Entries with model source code
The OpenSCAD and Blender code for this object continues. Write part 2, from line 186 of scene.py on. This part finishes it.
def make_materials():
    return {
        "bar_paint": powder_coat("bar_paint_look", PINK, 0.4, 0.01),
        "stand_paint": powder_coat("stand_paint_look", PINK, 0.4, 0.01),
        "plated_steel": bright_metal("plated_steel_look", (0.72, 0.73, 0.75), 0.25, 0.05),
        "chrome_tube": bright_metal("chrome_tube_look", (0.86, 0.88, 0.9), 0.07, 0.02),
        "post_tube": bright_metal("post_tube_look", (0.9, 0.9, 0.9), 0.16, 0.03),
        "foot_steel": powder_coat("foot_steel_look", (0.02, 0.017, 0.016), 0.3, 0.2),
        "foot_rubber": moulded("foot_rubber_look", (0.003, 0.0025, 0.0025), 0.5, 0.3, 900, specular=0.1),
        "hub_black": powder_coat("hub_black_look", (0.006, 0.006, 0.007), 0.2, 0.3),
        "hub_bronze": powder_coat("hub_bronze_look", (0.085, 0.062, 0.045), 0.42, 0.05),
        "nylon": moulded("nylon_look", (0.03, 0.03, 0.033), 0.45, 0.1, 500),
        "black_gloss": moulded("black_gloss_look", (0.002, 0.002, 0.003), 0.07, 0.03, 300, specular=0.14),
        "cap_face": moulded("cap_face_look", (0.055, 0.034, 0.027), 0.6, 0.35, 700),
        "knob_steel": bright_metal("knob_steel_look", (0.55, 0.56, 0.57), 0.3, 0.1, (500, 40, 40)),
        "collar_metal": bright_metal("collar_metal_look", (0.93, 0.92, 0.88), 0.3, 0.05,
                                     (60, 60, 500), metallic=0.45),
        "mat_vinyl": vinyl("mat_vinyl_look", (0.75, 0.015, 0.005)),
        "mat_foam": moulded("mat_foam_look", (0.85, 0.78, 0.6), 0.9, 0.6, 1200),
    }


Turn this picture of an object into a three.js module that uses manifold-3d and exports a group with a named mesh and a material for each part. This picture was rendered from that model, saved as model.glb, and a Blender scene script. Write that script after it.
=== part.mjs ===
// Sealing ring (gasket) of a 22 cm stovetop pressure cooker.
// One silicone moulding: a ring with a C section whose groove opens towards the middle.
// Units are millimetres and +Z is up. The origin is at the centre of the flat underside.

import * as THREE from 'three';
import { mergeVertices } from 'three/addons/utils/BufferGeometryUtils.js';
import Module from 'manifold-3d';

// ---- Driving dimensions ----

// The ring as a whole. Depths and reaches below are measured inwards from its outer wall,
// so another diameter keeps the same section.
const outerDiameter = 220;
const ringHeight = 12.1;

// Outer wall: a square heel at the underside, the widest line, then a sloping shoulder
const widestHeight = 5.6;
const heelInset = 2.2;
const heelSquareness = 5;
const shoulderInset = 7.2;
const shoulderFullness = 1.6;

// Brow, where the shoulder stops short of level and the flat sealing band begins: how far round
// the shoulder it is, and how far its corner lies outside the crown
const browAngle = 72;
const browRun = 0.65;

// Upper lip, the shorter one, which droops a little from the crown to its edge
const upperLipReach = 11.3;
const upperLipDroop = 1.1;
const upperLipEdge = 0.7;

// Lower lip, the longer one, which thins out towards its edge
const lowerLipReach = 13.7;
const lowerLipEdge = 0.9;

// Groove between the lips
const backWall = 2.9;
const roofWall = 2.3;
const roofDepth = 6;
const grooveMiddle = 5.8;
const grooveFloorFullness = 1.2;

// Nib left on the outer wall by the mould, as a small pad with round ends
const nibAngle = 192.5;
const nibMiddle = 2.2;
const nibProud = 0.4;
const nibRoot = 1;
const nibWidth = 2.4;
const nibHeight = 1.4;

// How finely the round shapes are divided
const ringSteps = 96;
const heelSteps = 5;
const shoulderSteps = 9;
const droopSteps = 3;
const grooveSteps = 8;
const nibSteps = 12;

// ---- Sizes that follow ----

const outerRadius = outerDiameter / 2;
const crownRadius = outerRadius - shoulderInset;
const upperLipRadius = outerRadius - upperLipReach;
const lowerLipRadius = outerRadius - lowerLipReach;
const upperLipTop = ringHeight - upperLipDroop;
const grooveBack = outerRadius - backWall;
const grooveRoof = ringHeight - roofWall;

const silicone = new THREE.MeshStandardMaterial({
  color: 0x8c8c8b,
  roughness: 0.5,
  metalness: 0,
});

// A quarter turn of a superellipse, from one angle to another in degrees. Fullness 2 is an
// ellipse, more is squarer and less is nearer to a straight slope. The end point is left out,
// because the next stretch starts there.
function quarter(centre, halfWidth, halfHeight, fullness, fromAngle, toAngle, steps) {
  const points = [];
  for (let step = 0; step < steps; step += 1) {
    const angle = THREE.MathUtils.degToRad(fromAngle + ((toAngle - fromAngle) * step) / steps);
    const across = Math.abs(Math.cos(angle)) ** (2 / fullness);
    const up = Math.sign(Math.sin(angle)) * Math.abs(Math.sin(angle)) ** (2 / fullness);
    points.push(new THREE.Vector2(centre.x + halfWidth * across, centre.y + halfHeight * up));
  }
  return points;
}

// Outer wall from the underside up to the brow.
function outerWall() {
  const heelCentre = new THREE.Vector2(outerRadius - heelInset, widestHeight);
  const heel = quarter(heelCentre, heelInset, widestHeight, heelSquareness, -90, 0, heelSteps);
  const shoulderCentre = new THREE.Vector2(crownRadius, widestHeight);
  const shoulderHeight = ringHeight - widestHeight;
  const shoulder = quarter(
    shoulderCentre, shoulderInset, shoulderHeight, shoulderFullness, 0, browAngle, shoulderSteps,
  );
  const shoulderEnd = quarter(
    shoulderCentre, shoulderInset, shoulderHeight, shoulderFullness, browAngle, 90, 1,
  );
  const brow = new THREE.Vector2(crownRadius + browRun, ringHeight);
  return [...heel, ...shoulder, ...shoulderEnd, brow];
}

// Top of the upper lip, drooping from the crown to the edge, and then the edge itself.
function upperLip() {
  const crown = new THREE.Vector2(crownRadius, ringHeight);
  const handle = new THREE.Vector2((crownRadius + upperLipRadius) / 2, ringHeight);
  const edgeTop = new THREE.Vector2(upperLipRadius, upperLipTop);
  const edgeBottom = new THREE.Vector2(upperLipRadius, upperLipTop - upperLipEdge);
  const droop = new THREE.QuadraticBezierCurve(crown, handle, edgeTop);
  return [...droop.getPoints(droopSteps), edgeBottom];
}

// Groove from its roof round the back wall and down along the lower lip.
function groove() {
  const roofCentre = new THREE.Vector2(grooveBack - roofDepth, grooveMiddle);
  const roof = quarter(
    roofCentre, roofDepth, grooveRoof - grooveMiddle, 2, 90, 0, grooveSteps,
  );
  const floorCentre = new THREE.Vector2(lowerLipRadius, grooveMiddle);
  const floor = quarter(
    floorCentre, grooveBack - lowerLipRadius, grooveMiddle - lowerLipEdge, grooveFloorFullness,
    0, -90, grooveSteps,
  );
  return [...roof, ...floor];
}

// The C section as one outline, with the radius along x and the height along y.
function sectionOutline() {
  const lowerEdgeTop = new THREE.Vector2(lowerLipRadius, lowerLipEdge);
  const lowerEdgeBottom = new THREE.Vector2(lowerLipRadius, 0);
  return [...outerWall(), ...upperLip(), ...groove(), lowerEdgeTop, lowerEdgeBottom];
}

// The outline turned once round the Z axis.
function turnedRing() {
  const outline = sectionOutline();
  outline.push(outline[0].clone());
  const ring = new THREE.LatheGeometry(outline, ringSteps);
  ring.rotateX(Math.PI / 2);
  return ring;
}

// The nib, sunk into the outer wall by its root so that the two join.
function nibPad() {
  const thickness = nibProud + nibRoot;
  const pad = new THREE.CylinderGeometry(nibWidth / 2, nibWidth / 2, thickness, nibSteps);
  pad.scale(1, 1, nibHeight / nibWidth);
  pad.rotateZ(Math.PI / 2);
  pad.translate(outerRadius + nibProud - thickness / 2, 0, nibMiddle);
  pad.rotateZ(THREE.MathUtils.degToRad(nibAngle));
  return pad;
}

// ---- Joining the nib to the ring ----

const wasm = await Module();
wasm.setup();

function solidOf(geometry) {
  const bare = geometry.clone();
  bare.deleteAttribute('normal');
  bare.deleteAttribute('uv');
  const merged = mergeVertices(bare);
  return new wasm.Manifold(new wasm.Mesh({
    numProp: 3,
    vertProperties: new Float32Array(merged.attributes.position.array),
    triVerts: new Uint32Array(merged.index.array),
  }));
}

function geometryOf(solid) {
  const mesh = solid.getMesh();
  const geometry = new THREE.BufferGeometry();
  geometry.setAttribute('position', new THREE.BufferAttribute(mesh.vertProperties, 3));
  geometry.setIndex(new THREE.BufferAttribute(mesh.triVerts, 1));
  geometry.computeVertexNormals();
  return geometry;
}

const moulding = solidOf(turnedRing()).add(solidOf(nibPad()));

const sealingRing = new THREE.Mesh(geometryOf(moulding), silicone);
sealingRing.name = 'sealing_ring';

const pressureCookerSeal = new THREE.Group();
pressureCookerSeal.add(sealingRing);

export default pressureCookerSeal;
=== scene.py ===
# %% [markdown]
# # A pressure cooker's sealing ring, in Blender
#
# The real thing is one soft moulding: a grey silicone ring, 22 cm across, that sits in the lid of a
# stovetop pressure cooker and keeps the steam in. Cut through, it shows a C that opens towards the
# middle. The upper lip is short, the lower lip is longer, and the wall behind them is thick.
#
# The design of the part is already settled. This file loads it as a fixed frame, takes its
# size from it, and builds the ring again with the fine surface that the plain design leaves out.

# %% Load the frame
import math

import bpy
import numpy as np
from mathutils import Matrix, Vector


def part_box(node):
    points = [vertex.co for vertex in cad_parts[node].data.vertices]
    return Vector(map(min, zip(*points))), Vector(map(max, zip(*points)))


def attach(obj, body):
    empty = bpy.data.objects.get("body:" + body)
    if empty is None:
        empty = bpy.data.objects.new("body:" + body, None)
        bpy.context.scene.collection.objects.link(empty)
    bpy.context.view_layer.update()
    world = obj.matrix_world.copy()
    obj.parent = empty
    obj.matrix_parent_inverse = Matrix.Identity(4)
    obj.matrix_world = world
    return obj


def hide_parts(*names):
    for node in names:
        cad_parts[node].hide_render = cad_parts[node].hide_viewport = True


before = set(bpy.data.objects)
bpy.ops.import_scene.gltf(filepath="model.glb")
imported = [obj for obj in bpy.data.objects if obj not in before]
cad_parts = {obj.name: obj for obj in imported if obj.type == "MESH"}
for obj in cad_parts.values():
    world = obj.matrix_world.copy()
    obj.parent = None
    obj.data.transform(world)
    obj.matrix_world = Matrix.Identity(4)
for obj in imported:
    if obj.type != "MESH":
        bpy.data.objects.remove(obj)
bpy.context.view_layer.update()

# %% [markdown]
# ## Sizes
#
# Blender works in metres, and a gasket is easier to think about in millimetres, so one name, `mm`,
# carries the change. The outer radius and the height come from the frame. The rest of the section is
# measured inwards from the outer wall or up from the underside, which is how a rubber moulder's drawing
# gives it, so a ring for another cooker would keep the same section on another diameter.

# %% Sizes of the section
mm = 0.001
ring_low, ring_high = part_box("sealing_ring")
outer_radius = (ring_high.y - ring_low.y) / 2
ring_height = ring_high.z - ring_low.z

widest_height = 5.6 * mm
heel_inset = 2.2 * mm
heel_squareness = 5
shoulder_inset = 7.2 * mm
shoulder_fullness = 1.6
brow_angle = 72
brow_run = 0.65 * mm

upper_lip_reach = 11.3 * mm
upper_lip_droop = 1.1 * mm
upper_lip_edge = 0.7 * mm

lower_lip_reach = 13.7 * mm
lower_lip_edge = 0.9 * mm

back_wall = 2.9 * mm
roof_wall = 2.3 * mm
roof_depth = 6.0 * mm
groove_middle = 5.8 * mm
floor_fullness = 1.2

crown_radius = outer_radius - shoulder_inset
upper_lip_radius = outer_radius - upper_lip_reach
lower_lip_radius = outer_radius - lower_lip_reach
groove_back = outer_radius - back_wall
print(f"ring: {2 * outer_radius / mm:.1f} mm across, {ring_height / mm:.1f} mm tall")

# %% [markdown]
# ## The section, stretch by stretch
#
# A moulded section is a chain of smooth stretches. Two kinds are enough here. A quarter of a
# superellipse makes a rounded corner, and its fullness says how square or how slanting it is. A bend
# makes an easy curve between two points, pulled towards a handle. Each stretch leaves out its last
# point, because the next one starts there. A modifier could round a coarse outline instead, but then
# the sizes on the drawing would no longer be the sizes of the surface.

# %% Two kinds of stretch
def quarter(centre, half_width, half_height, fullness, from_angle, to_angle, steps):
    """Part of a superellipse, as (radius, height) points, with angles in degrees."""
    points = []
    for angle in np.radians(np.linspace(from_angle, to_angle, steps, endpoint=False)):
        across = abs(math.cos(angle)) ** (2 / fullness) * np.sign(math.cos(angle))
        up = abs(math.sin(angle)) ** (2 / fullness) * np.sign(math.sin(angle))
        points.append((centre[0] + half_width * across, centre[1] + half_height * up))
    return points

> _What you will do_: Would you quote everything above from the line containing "const moulding = solidOf(turnedRing()).add(solidOf(nibPad()));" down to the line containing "points = [vertex.co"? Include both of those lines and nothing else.

> _Task solution_:
const moulding = solidOf(turnedRing()).add(solidOf(nibPad()));

const sealingRing = new THREE.Mesh(geometryOf(moulding), silicone);
sealingRing.name = 'sealing_ring';

const pressureCookerSeal = new THREE.Group();
pressureCookerSeal.add(sealingRing);

export default pressureCookerSeal;
=== scene.py ===
# %% [markdown]
# # A pressure cooker's sealing ring, in Blender
#
# The real thing is one soft moulding: a grey silicone ring, 22 cm across, that sits in the lid of a
# stovetop pressure cooker and keeps the steam in. Cut through, it shows a C that opens towards the
# middle. The upper lip is short, the lower lip is longer, and the wall behind them is thick.
#
# The design of the part is already settled. This file loads it as a fixed frame, takes its
# size from it, and builds the ring again with the fine surface that the plain design leaves out.

# %% Load the frame
import math

import bpy
import numpy as np
from mathutils import Matrix, Vector


def part_box(node):
    points = [vertex.co for vertex in cad_parts[node].data.vertices]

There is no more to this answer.